Yariv Brauner (Florida), Income and Territory: A Purpose-based Reform of Income Sourcing Rules, 74 Can. Tax J. ___ (2026):

Since the inception of the international tax regime in the twentieth century, states have been taxing income based on both the residence of taxpayers and the source of their income. Twenty-first-century developments have rendered this arrangement untenable, leaving the international tax regime in need of reform. This Article is the central contribution of a series of three articles that examines the feasibility of international tax reform. The first two articles demonstrated that residence is an inadequate and theoretically indefensible basis for taxation in the twenty-first century for both individual and corporate taxpayers. This Article examines whether source—the sole remaining broadly accepted basis for international taxation—could independently serve this role.
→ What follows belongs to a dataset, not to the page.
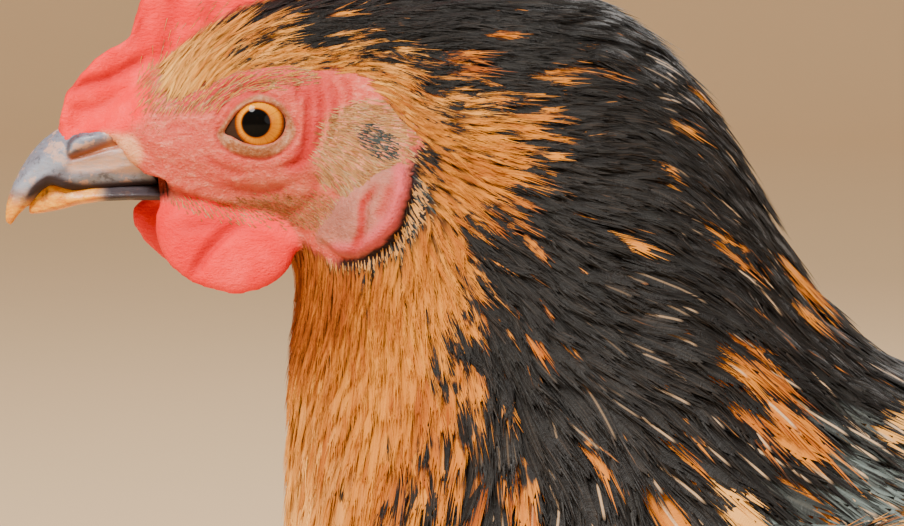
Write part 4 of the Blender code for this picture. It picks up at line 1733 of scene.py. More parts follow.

It does so first, by evaluating whether, and explaining why, source remains an appropriate basis for income taxation.

It then proceeds to examine the existing, near-universal, source rules and their suitability to a contemporary income tax regime. Finally, it proposes reforms of the current source rules that states may adopt to render them better suited to their purpose. The Article concludes with an assessment of the political obstacles that the proposed reform may face, arguing that these are not insurmountable, and that the proposed reforms of the source rules are necessary, whether an exclusive source-based regime is adopted or not.